Amsterdam is the capital city and most populous city of the Kingdom of the Netherlands. Its status as the Dutch capital is mandated by the Constitution of the Netherlands though it is not the seat of the Dutch government, which is The Hague. Amsterdam has a population of 831,279 within the city proper, 1,326,384 in the urban area and 1,599,737 in the metropolitan area. The city region has an approximate population of 2,431,000. The city is located in the province of North Holland in the west of the country, and is also North Holland's largest city. It comprises much of the northern part of the Randstad, one of the larger conurbations in Europe, with a population of approximately 7 million.
Amsterdam's name derives from Amstelredamme, indicative of the city's origin as a dam of the river Amstel. Originating as a small fishing village in the late 12th century, Amsterdam became one of the most important ports in the World during the Dutch Golden Age (17th century), a result of its innovative developments in trade. During that time, the city was the leading center for finance and diamonds. In the 19th and 20th centuries the city expanded, and many new neighbourhoods and suburbs were planned and built. The 17th-century canals of Amsterdam and the 19–20th century Defence Line of Amsterdam are on the UNESCO World Heritage List.

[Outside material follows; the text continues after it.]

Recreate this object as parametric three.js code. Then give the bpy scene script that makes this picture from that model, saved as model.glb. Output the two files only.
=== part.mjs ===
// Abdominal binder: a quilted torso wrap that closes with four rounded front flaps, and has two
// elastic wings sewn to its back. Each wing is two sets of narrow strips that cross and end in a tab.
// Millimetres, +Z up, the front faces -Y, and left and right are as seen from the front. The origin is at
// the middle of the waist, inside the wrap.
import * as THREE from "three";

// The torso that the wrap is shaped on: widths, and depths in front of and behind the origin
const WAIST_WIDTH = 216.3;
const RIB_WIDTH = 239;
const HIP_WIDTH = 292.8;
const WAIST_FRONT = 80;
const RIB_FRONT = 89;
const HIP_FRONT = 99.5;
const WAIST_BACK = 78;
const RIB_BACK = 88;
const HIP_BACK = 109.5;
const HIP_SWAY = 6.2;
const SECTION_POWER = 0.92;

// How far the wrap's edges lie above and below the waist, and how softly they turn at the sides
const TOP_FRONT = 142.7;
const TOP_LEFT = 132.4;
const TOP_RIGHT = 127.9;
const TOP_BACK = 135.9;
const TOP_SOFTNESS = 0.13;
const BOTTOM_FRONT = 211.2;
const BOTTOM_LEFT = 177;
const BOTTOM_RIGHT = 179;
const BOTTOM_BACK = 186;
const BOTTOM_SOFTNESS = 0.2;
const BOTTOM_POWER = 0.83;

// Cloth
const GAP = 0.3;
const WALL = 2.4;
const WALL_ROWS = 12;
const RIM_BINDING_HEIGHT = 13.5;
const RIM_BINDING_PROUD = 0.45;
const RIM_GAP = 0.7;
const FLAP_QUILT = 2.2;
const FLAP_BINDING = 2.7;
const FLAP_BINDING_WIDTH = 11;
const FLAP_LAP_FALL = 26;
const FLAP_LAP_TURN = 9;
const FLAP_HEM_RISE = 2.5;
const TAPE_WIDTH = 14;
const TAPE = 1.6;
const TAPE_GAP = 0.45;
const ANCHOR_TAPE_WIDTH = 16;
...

As the commercial capital of the Netherlands and one of the top financial centres in Europe, Amsterdam is considered an alpha world city by the Globalization and World Cities (GaWC) study group. The city is also the cultural capital of the Netherlands. Many large Dutch institutions have their headquarters there, and seven of the world's 500 largest companies, including Philips and ING, are based in the city. In 2012, Amsterdam was ranked the second best city in which to live by the Economist Intelligence Unit (EIU) and 12th globally on quality of living for environment and infrastructure by Mercer . The city was previously ranked 3rd in innovation by 2thinknow in the Innovation Cities Index 2009.
Famous Amsterdam residents included Anne Frank the diarist, the artists Rembrandt van Rijn and Vincent van Gogh and the philosopher Baruch Spinoza.
The Amsterdam Stock Exchange, the oldest stock exchange in the world, is located in the city center. Amsterdam's main attractions, including its historic canals, the Rijksmuseum, the Van Gogh Museum, Stedelijk Museum, Hermitage Amsterdam, Anne Frank House, Amsterdam Museum, its red-light district, and its many cannabis coffee shops draw more than 5 million international visitors annually.
Amsterdam is one of the most popular tourist destinations in Europe, receiving more than 4.63 million international visitors annually, this is excluding the 16 million day trippers visiting the city every year. The number of visitors has been growing steadily over the past decade. This can be attributed to an increasing number of European visitors. Two thirds of the hotels are located in the city's centre. Hotels with 4 or 5 stars contribute 42% of the total beds available and 41% of the overnight stays in Amsterdam. The room occupation rate was 78% in 2006, up from 70% in 2005. The majority of tourists (74%) originate from Europe.
The largest group of non-European visitors come from the United States, accounting for 14% of the total. Certain years have a theme in Amsterdam to attract extra tourists. For example, the year 2006 was designated "Rembrandt 400", to celebrate the 400th birthday of Rembrandt van Rijn. Some hotels offer special arrangements or activities during these years. The average number of guests per year staying at the four campsites around the city range from 12,000 to 65,000.